Frequently Asked Questions

Is sock factory subcontracting always a bad sign?

No. During peak months, or for one step like knitting, subcontracting can be normal. The issue is disclosure and control. If the main factory says where the work moves, keeps the records, and inspects the goods before packing, the risk stays manageable. Hidden subcontracting is different. That can create mixed yarn lots, size drift, and unclear blame when defects appear.

What is a reasonable MOQ if a factory does not subcontract?

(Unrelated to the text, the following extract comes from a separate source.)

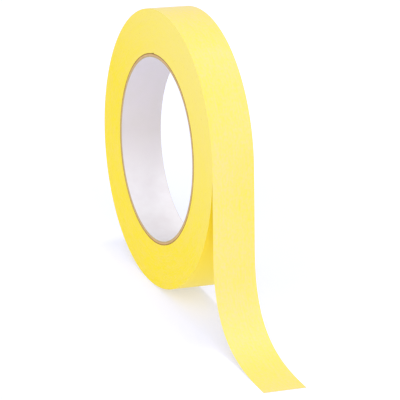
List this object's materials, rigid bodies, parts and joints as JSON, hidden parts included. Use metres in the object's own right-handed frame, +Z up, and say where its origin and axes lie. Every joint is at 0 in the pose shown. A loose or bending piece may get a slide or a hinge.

For custom socks, a practical MOQ is often 100 to 1,000 pairs per design, depending on yarn, color count, and packing. Simple styles can sit near the low end. Complex jacquard, dyed yarn, woven labels, and gift boxes usually push MOQ up because setup waste and labor time rise. If the factory keeps all work in house, it can sometimes accept smaller runs.

How can I spot hidden subcontracting from samples?

Samples alone may not show it. Watch for changes between sample and bulk. Common signs are altered cuff tension, toe linking feel, yarn shade variation, uneven logo shape, and size spread outside the approved chart. Ask for bulk photos, machine needle count, yarn lot numbers, and in-process inspection records. Those details make it harder to hide a second production site.

Should I allow subcontracting in my purchase order?

Yes, but only with written approval. The PO should name which steps may be subcontracted and state that the named supplier remains responsible for quality, delivery, and compliance. It should also give you the right to inspect the actual production site. Without that, the supplier can move work without telling you.

Which certifications matter when subcontracting is involved?

Common documents in the sock trade include OEKO-TEX, BSCI, Sedex, ISO 9001, GOTS, GRS, and CE for certain product types. Check the company name, address, scope, expiry date, and product category. If subcontracting is used, ask whether the certificate covers the site doing the relevant process. A certificate for one address does not prove another workshop is covered.